**Dataset entries**
— start —
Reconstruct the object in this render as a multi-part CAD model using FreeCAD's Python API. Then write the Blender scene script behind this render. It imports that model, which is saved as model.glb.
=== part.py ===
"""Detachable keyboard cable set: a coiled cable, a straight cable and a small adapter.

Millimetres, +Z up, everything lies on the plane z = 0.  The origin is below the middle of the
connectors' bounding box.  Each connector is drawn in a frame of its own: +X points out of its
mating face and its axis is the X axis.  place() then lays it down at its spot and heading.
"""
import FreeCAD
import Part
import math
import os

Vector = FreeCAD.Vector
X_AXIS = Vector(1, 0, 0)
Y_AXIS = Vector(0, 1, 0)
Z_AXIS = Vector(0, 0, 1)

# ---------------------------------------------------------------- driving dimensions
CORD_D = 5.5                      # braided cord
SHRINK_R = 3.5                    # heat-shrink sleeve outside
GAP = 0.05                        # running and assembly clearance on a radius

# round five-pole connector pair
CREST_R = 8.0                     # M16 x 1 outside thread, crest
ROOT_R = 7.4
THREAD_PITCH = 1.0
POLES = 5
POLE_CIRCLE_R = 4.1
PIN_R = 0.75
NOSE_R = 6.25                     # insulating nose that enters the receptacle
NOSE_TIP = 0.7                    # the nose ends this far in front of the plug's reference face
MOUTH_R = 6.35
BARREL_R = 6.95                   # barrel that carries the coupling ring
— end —
— start —
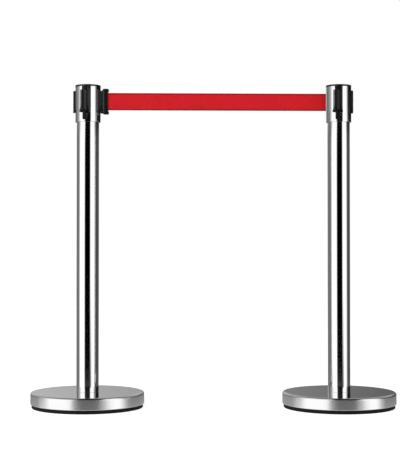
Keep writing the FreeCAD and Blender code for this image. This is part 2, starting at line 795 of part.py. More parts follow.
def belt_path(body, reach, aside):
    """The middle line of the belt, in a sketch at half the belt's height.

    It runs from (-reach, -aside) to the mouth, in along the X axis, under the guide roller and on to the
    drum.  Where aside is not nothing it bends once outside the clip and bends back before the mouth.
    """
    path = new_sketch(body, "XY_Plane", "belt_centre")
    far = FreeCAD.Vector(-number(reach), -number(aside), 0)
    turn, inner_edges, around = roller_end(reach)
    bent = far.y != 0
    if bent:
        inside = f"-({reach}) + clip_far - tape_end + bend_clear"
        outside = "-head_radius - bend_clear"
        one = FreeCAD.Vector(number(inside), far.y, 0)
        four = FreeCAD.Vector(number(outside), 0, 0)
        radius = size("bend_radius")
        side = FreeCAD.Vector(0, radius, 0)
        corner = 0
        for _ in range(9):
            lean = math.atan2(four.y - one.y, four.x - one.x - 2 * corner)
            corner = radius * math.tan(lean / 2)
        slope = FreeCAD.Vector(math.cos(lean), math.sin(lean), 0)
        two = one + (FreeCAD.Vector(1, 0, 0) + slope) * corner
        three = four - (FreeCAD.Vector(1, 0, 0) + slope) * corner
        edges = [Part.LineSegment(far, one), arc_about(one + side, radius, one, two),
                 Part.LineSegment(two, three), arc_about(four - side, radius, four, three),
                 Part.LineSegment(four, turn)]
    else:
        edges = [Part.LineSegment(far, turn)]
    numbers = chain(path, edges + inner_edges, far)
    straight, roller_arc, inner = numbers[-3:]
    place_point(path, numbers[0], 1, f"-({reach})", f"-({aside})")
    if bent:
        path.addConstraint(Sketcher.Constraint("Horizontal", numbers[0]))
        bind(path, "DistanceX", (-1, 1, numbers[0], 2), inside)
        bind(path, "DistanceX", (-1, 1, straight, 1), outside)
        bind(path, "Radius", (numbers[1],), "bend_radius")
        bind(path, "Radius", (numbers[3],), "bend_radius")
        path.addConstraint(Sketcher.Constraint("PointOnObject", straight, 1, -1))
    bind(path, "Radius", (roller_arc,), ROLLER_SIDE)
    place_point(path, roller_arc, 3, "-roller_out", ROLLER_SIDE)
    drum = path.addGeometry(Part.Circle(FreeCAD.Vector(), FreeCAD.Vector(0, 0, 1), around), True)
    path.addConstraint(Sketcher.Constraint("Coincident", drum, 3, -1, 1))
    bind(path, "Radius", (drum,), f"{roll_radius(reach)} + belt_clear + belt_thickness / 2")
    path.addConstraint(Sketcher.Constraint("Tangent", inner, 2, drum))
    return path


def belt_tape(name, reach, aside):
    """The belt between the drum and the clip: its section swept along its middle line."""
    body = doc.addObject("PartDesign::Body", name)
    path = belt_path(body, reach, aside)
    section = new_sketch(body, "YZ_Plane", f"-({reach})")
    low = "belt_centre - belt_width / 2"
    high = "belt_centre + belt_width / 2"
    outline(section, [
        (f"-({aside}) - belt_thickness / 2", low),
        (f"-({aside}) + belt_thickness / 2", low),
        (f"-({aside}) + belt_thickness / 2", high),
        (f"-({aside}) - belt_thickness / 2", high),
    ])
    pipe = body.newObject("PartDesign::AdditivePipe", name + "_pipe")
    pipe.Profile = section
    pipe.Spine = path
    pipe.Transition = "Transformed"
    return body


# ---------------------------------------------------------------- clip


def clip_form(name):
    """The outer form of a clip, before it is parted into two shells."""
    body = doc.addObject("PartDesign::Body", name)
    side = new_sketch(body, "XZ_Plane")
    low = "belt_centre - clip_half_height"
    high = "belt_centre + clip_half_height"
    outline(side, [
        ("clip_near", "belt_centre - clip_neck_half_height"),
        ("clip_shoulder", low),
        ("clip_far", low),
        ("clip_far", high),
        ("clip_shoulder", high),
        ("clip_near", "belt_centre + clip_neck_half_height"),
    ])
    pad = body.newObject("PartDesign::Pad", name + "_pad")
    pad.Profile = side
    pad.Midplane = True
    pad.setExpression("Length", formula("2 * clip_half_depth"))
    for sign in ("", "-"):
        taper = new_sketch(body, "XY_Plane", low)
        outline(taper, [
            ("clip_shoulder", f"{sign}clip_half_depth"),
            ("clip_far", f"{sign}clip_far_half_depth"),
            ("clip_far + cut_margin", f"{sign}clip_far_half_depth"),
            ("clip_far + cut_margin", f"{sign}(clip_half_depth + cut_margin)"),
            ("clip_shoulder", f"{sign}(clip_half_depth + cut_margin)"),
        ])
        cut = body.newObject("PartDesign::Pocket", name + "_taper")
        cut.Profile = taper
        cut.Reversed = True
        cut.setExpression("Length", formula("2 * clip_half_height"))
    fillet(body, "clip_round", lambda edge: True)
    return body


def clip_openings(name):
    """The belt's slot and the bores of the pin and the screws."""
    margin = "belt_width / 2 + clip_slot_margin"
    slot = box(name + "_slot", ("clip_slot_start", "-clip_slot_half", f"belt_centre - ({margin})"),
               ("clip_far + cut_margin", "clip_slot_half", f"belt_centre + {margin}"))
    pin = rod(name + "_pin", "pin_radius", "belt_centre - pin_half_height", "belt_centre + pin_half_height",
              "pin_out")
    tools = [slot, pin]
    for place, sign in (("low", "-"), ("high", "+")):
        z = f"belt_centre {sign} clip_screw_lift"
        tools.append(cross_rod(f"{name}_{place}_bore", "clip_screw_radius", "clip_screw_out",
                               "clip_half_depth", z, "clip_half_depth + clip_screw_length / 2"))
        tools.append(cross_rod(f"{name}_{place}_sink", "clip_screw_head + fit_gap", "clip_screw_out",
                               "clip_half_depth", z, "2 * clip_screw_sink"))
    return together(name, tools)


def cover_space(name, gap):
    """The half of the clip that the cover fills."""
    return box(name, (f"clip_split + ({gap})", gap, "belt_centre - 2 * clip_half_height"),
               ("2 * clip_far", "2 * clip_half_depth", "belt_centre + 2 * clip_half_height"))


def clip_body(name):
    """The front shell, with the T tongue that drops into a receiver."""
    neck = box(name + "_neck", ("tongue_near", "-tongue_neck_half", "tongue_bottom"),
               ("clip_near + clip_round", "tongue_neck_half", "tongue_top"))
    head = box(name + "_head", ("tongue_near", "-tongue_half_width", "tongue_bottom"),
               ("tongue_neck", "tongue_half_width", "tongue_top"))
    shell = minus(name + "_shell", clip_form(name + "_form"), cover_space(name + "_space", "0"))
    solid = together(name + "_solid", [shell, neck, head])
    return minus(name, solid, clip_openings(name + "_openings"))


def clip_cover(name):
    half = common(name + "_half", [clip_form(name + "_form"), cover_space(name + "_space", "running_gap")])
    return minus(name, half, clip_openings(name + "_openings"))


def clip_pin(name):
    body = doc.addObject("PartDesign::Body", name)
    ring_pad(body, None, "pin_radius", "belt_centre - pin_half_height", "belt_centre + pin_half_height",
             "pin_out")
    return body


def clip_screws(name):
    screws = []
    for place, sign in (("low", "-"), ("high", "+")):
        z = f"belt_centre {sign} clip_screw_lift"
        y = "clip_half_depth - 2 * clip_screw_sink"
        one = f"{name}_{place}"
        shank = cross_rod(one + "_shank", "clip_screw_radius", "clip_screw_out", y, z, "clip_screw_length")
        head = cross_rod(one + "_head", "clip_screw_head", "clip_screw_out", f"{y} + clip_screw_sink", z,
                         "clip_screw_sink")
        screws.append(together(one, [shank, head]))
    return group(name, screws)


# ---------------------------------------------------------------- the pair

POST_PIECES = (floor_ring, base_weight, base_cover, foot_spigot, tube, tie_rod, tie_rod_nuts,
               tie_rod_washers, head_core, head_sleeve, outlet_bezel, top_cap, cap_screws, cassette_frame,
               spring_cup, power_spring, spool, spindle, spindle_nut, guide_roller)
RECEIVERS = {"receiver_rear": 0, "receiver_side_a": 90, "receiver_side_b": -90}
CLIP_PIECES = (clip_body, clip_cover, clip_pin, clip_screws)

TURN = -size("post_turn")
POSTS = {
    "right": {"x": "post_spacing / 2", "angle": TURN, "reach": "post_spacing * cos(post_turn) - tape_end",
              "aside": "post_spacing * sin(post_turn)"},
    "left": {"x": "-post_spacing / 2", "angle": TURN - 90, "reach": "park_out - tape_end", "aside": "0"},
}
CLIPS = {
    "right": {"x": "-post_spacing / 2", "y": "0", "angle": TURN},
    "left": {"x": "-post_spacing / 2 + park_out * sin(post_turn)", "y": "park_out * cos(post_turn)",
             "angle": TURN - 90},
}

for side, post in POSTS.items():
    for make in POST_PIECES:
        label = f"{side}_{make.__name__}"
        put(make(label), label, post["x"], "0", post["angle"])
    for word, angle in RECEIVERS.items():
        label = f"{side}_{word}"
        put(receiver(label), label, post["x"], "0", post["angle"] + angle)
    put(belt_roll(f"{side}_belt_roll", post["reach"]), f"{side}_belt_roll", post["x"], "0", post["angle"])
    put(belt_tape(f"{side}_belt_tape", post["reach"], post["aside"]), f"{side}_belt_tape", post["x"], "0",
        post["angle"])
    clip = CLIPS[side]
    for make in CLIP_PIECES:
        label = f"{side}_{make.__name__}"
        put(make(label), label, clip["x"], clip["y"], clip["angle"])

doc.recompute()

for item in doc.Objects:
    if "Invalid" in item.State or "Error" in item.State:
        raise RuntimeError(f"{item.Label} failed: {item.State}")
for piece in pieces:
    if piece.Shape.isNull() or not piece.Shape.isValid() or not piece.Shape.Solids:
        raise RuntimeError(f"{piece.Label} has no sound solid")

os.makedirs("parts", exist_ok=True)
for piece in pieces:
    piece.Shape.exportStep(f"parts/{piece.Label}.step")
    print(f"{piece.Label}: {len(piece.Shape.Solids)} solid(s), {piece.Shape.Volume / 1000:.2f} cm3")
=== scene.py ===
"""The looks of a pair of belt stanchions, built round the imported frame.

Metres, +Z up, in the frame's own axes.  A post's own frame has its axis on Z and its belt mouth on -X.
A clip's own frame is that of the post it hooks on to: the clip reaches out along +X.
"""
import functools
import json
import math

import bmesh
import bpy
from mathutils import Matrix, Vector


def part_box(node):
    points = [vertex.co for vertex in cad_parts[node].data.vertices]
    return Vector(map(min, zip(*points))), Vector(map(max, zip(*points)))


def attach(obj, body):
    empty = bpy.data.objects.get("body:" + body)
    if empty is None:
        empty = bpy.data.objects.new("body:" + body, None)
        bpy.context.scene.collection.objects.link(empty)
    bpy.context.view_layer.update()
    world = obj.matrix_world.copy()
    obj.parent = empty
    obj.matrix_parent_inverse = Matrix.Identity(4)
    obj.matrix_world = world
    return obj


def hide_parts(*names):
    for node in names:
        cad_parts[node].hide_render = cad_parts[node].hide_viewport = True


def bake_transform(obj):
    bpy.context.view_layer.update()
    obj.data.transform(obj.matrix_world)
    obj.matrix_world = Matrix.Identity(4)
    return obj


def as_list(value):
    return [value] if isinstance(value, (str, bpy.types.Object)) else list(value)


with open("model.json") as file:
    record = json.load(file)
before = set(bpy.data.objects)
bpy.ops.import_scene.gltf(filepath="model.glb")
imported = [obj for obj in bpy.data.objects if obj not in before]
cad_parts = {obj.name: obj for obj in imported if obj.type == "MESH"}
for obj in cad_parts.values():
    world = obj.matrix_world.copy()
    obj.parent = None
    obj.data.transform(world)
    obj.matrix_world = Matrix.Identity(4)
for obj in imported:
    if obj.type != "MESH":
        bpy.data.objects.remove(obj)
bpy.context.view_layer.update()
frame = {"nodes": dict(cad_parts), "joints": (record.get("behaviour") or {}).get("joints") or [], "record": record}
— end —
**Description of the task**
Retype verbatim the lines that run from the line containing "doc.recompute()" to the line containing "imported = [obj", both inclusive, and no others.

**Response**
doc.recompute()

for item in doc.Objects:
    if "Invalid" in item.State or "Error" in item.State:
        raise RuntimeError(f"{item.Label} failed: {item.State}")
for piece in pieces:
    if piece.Shape.isNull() or not piece.Shape.isValid() or not piece.Shape.Solids:
        raise RuntimeError(f"{piece.Label} has no sound solid")

os.makedirs("parts", exist_ok=True)
for piece in pieces:
    piece.Shape.exportStep(f"parts/{piece.Label}.step")
    print(f"{piece.Label}: {len(piece.Shape.Solids)} solid(s), {piece.Shape.Volume / 1000:.2f} cm3")
=== scene.py ===
"""The looks of a pair of belt stanchions, built round the imported frame.

Metres, +Z up, in the frame's own axes.  A post's own frame has its axis on Z and its belt mouth on -X.
A clip's own frame is that of the post it hooks on to: the clip reaches out along +X.
"""
import functools
import json
import math

import bmesh
import bpy
from mathutils import Matrix, Vector


def part_box(node):
    points = [vertex.co for vertex in cad_parts[node].data.vertices]
    return Vector(map(min, zip(*points))), Vector(map(max, zip(*points)))


def attach(obj, body):
    empty = bpy.data.objects.get("body:" + body)
    if empty is None:
        empty = bpy.data.objects.new("body:" + body, None)
        bpy.context.scene.collection.objects.link(empty)
    bpy.context.view_layer.update()
    world = obj.matrix_world.copy()
    obj.parent = empty
    obj.matrix_parent_inverse = Matrix.Identity(4)
    obj.matrix_world = world
    return obj


def hide_parts(*names):
    for node in names:
        cad_parts[node].hide_render = cad_parts[node].hide_viewport = True


def bake_transform(obj):
    bpy.context.view_layer.update()
    obj.data.transform(obj.matrix_world)
    obj.matrix_world = Matrix.Identity(4)
    return obj


def as_list(value):
    return [value] if isinstance(value, (str, bpy.types.Object)) else list(value)


with open("model.json") as file:
    record = json.load(file)
before = set(bpy.data.objects)
bpy.ops.import_scene.gltf(filepath="model.glb")
imported = [obj for obj in bpy.data.objects if obj not in before]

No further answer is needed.